Now I know silence can be a gift, and, at times, even as an extrovert there have still been rare moments when I’ve longed to escape the clutter of noise but I would rarely chose to sit in silence. That was, until I realised the silence had something to teach me.

It was Lauren Winner, writing about her fear of loneliness after divorce in her book ‘Still, Notes on a Mid-Faith Crisis’, who first encouraged me to face my fear of silence, to invite her to pull up a chair for five minutes and see what she had to say. It also sounded like a really spiritual thing to do, with the Bible’s stories about God’s meeting and speaking with people through the silence and the loneliness of isolation in the desert, on mountaintops or hidden in caves. In her book, which is brilliant by the way, Lauren tells a story about a young man who went into the desert to pursue a holy life and after a couple of years of fasting, praying and reading the Bible he began to worry his rule of life wasn’t rigorous enough so he went to ask his teacher for further instruction. The teacher told him to ‘just go back to your cave, pray as you normally pray, fast as you normally fast and sleep when you’re tired’. The man, disappointed by this reply went to a second teacher and asked the same thing but he responded with the same instructions to pray, eat and sleep when he needed to. Frustrated, the young man goes to a third teacher who tells him, ‘just go back to your cave’. The point, I think, is that you can’t simply pursue God in the desert; you must also begin to pursue yourself. You cannot pray until you know need, or fast until you know hunger; hunger is what the cave, the desert, the mountain top even the silence can teach us. I think it’s about working on your soul.

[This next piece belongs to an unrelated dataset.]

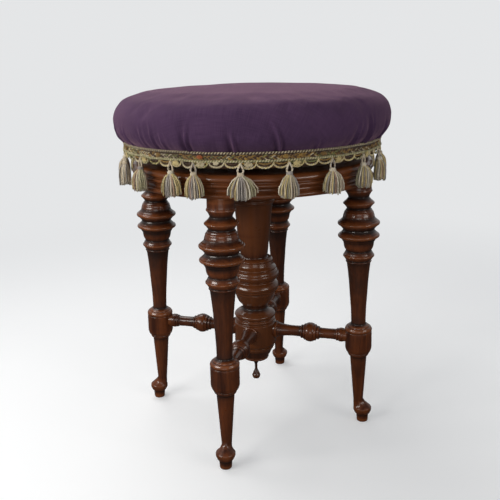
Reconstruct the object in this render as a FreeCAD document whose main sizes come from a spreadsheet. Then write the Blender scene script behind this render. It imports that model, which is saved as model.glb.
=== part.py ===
import FreeCAD, Part
import math
import os
import Sketcher

# A revolving piano stool: a round stuffed seat on an iron screw, over a turned walnut stand.
# Millimetres, +Z up. The origin is on the floor under the screw. The four legs stand on the axes.

SIZES = (
    # whole
    ("seat_radius", 190.0, "seat at its widest"),
    ("overhang", 17.0, "seat's widest place to the seat board's edge"),
    # stand
    ("stand_height", 369.5, "floor to the underside of the top board"),
    ("board_set_in", 2.5, "seat board's edge to the top board's widest bead"),
    ("board_thickness", 28.0, "top board"),
    ("board_bead", 5.6, "height of the bottom bead of the board's edge"),
    ("board_cove", 7.0, "height of the cove above the bottom bead"),
    ("board_band", 5.0, "height of the middle bead"),
    ("board_step", 4.0, "depth of the cove and of the steps beside the beads"),
    ("board_round", 8.0, "how far the rounded top edge comes in"),
    # leg, from the floor up
    ("leg_set_in", 11.2, "top board's edge to the leg's axis, at the floor"),
    ("leg_splay", 1.25, "lean of each leg, in degrees"),
    ("toe_offset", 6.2, "outward offset of the foot's own axis"),
    ("peg_radius", 8.6, "peg under the foot"),
    ("peg_height", 12.0, "peg under the foot"),
    ("toe_radius", 13.2, "foot at its widest"),
    ("toe_height", 21.0, "floor to the foot's widest place"),
    ("ankle_radius", 7.1, "shin just over the foot"),
    ("shin_foot_radius", 5.0, "end of the shin, within the foot"),
    ("ankle_height", 35.5, "floor to the top of the foot"),
    ("shin_radius", 12.3, "shin where it meets the knee"),
    ("knee_height", 136.4, "floor to the middle of the knee and the stretchers"),
    ("knee_radius", 19.2, "turned knee block"),
    ("knee_half_length", 21.2, "middle of the knee to its lower and upper ends"),
    ("knee_round", 8.6, "rounded upper shoulder of the knee"),
    ("knee_lip", 1.2, "small step at the knee's lower end"),
    ("knee_taper", 8.7, "rounded end of the knee, down to the shin"),
    ("shank_radius", 10.5, "leg just over the knee"),
    ("shank_swell", 1.2, "how far the long taper is hollowed"),
    ("cup_radius", 21.4, "cup under the two large rings"),
    ("neck_radius", 16.6, "leg at the small ring, and the waist under the top beads"),
    ("small_ring_radius", 21.5, "sharp rings over and under the large ones"),
    ("large_ring_radius", 28.4, "the two large rings"),
    ("ring_valley_radius", 21.8, "valley between the large rings"),
    ("swelling_radius", 19.9, "body between the large and the small ring"),
    ("top_valley_radius", 14.2, "valley under the capital"),
    ("capital_radius", 17.6, "leg where it meets the top board"),
    ("capital_lip", 0.9, "how far the capital's lower edge stands out"),
    ("capital_drop", 16.0, "top board to the capital's lower edge"),
    ("top_valley_drop", 24.6, "top board to the valley under the capital"),
    ("upper_ring_drop", 33.0, "top board to the upper small ring"),
    ("waist_drop", 41.4, "top board to the waist under that ring"),
    ("first_large_drop", 61.3, "top board to the first large ring"),
    ("second_large_drop", 79.2, "top board to the second large ring"),
    ("lower_ring_drop", 108.9, "top board to the lower small ring"),
    ("ring_half_height", 8.4, "middle of a ring to its valley"),
    ("ring_bulge", 1.4, "how far a ring's faces are rounded"),
    ("edge_half_height", 1.6, "half the rounded edge of a ring"),
    ("leg_tenon_radius", 11.0, "tenon in the top board"),
    ("leg_tenon_length", 17.0, "tenon in the top board"),
    ("leg_housing", 1.0, "depth that the capital is let into the top board"),
    # column, from the top board down
    ("column_spigot_radius", 24.0, "spigot in the top board"),
    ("column_spigot_length", 13.0, "spigot in the top board"),
    ("column_head_radius", 31.0, "column under the top board"),
    ("column_head_drop", 38.0, "top board to the lower edge of the column's head"),
    ("stem_top_radius", 27.9, "stem under the head"),
    ("stem_foot_radius", 19.6, "stem over the bulb"),
    ("stem_drop", 119.6, "top board to the stem's foot"),
    ("stem_hollow", 1.2, "how far the stem is hollowed"),
    ("collar_radius", 26.1, "thin ring over the bulb"),
    ("lobe_radius", 36.3, "the two lobes of the bulb"),
    ("lobe_groove_radius", 30.2, "groove between the lobes"),
    ("lobe_shoulder_radius", 31.0, "bulb where the lobes end"),
    ("bulb_drop", 154.6, "top board to the groove between the lobes"),
    ("lobe_half_height", 9.4, "groove to the middle of each lobe"),
    ("lobe_bulge", 2.6, "roundness of the lobes"),
    ("column_neck_radius", 18.3, "neck between bulb and boss"),
    ("column_neck_rise", 35.5, "middle of the boss to the neck"),
    ("boss_ring_radius", 29.6, "rings on top of the boss"),
    ("boss_ring_rise", 26.0, "middle of the boss to its upper ring"),
    ("boss_ring_half", 3.4, "half the height of a boss ring"),
    ("boss_radius", 31.5, "boss that holds the stretchers"),
    ("boss_rise", 12.0, "middle of the boss to its upper end"),
    ("boss_drop", 21.5, "middle of the boss to where it turns in"),
    ("boss_foot", 2.5, "length of the turned-in end under the boss"),
    ("boss_foot_radius", 29.8, "end of the column, on the drop"),
    # drop under the column
    ("drop_cup_radius", 29.0, "cup of the drop, where it meets the column"),
    ("drop_cup_height", 24.4, "cup of the drop, down to its lower edge"),
    ("drop_cup_foot_radius", 19.2, "lower edge of the cup"),
    ("drop_stem_radius", 2.0, "thin stem over the drop"),
    ("drop_stem_length", 17.0, "cup's edge to the thinnest place"),
    ("drop_ball_radius", 5.8, "drop itself"),
    ("drop_ball_fall", 14.6, "thinnest place to the middle of the drop"),
    ("drop_spigot_radius", 8.0, "spigot in the column"),
    ("drop_spigot_length", 14.0, "spigot in the column"),
    # stretchers
    ("stretcher_tenon_radius", 5.5, "tenons at both ends"),
    ("stretcher_tenon_length", 13.0, "tenons at both ends"),
    ("stretcher_radius", 8.0, "waists either side of the bulb"),
    ("stretcher_flare_radius", 12.2, "flared collar on the boss"),
    ("stretcher_flare_length", 5.0, "flared collar on the boss"),
    ("stretcher_taper_radius", 10.6, "wide end of the taper beside the flare"),
    ("stretcher_taper_length", 13.0, "taper beside the flare"),
    ("stretcher_ring_radius", 10.0, "collar on the knee"),
    ("stretcher_ring_length", 8.4, "collar on the knee"),
    ("stretcher_bulb_radius", 14.2, "bulb at mid length"),
    ("stretcher_bulb_half", 8.5, "half the length of the bulb"),
    ("stretcher_step_radius", 9.9, "small rings beside the bulb"),
    ("stretcher_step_length", 4.4, "small rings beside the bulb"),
    # screw
    ("rise", 41.4, "how far the seat winds up"),
    ("fall", 8.6, "how far the seat winds down"),
    ("rest_gap", 9.0, "top board to seat board, as the stool stands"),
    ("thread_pitch", 6.0, "right-hand thread, one turn"),
    ("thread_core_radius", 10.4, "spindle between the threads"),
    ("thread_depth", 2.1, "core to crest"),
    ("thread_crest", 2.0, "width of the crest"),
    ("thread_root", 3.8, "width of the thread at the core"),
    ("thread_fit", 0.35, "running clearance between spindle and nut, on every face"),
    ("thread_runout", 5.0, "plain spindle at each end of the thread"),
    ("nut_radius", 17.0, "threaded bush"),
    ("nut_length", 48.0, "threaded bush with its flange"),
    ("flange_radius", 31.0, "flange of the bush"),
    ("flange_thickness", 4.0, "flange of the bush"),
    ("plate_radius", 42.0, "iron plate under the seat board"),
    ("plate_thickness", 4.0, "iron plate under the seat board"),
    ("sunk", 0.3, "how far both irons lie below the wood's face"),
    ("washer_radius", 15.2, "stop washer"),
    ("washer_thickness", 3.0, "stop washer"),
    ("washer_play", 0.3, "running clearance of the stop washer"),
    ("tail_radius", 6.0, "spindle under the stop washer"),
    ("tail_end", 2.0, "riveted end of the spindle under the stop nut"),
    ("stop_nut_radius", 11.0, "stop nut, across its corners"),
    ("stop_nut_height", 7.0, "stop nut"),
    ("stop_gap", 0.5, "stop washer to nut when wound right up"),
    ("bore_gap", 4.0, "spindle's end to the bore's floor when wound right down"),
    ("screw_head_radius", 4.2, "wood screws"),
    ("screw_head_height", 2.6, "wood screws"),
    ("screw_radius", 2.0, "wood screws"),
    ("nut_screw_length", 12.0, "wood screws of the nut"),
    ("nut_screw_circle", 25.0, "radius of the nut's screw circle"),
    ("plate_screw_length", 15.0, "wood screws of the plate"),
    ("plate_screw_circle", 33.0, "radius of the plate's screw circle"),
    # seat
    ("seat_board_thickness", 22.3, "round board under the stuffing"),
    ("seat_board_round", 2.5, "rounded lower edge of that board"),
    ("cloth", 1.5, "thickness of the cover with its lining"),
    ("cloth_gap", 0.3, "cover to board and stuffing"),
    ("seat_depth", 70.2, "seat board to the crown"),
    ("widest_rise", 27.0, "seat board to the widest place"),
    ("shoulder_in", 26.0, "widest place to where the crown turns into the side"),
    ("shoulder_fall", 11.6, "crown to that place"),
    ("shoulder_bulge", 8.2, "roundness of the shoulder"),
    ("tuck_bulge", 2.2, "roundness under the widest place"),
    ("tuck_out", 4.4, "seat board's edge to where the cover meets the braid"),
    ("cover_hem", 4.0, "seat board's underside to the cover's hem"),
    # trim
    ("tack_count", 36, "tacks round the board"),
    ("tack_head_radius", 3.2, "cover tacks"),
    ("tack_head_height", 0.8, "cover tacks"),
    ("tack_radius", 0.9, "cover tacks"),
    ("tack_length", 9.0, "cover tacks, in the board"),
    ("tack_rise", 11.0, "seat board's underside to the tacks"),
    ("braid_gap", 0.2, "tack heads to braid"),
    ("braid_thickness", 2.2, "woven braid"),
    ("braid_rise", 7.0, "seat board's underside to the straight edge of the braid"),
    ("cord_radius", 1.4, "cord along the top of the braid"),
    ("scallop_thickness", 1.4, "scallops, midway in the thickness of the braid"),
    ("scallop_radius", 8.6, "scallops under the braid"),
    ("scallop_drop", 5.2, "how far they hang below the straight edge"),
    ("scallops_between", 3, "scallops from one tassel to the next"),
    ("scallops_at_join", 2, "scallops where the trim's ends meet"),
    ("tassel_count", 20, "tassels"),
    ("tassel_spacing", 18.4, "degrees from one tassel to the next"),
    ("tassel_start", -97.7, "first tassel, in degrees from the right leg"),
    ("loop_radius", 4.2, "cord loop that a tassel hangs from"),
    ("loop_cord_radius", 1.2, "that cord"),
    ("loop_stitch", 0.4, "how far the loop is sewn into the braid"),
    ("tassel_head_radius", 4.3, "bound head of a tassel"),
    ("tassel_head_drop", 7.6, "loop's middle to the head's middle"),
    ("tassel_neck_radius", 2.9, "binding under the head"),
    ("tassel_neck_drop", 3.2, "head's middle to the binding"),
    ("tassel_length", 27.0, "binding to hem"),
    ("tassel_half_width", 13.4, "hem of a tassel, along the trim"),
    ("tassel_half_depth", 6.6, "hem of a tassel, across the trim"),
    ("tassel_lean", 2.4, "how far the skirt stands out from the loop"),
    # fits
    ("glue_gap", 0.1, "round tenons in their holes"),
    ("floor_trim", 3.0, "leg cut off at the floor"),
)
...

you can’t simply pursue God in the desert; you must also begin to pursue yourself.

Sitting in the silence is scary because I can’t pretend anymore, I can’t hide behind people or music or the TV. It’s just me, alone, but then maybe that’s just what I need. If I really want to move forward, if I want to work out who I am and make peace with my story rather than keep running from it, I know I need something that dinner parties and nights out can’t offer because it’s my soul that needs the talking to, not my diary or my Facebook page. So I’ve started to sit with the silence, to acknowledge her uninvited presence and the horrible worthless way she makes me feel. There’s something about facing your fears that can make you feel brave and with my heart beating in my throat I realised it was all lies. That a quiet house doesn’t mean I have nothing to offer, a silent Saturday evening doesn’t reduce my life to nothing, empty bedrooms can’t label me worthless. I’d love to be able to share with you a Bible verse that told me all this but I’m rubbish at remembering Bible passages besides, I don’t think what I’m learning through this story can be reduced to a couple of verses. I’d also love to tell you that after five minutes in silence I’d nailed it, emerging victorious and confident in my childlessness but I didn’t. It’s been a slow, stumbling process, but then I guess tending to my soul was never going to be quick. Sometimes when I think of God it’s the beauty of the overarching story of His affinity with the broken, His pursuit of the outsider that brings me hope and reminds me I am loved and that God has a purpose for me in this world. Other times I just rest in the glory of redemption, trusting that no experience, no matter how bad, is irredeemable. And others I’m spurred on by the words of Christian scholars and writers, reminding me the most important thing in my life is not what I do or what I have, but rather who I become.

it’s my soul that needs the talking to, not my diary or my Facebook page.

Silence still makes me sad, it still creeps around in the shadows but then I think that’s probably just grief reminding me she’s still part of my story. I am, however, no longer scared of silence because I know she can’t define my worth or the value of my contribution to this world. Instead I measure my worth by God’s standard and my contribution to this world, well, I guess that’s up to me.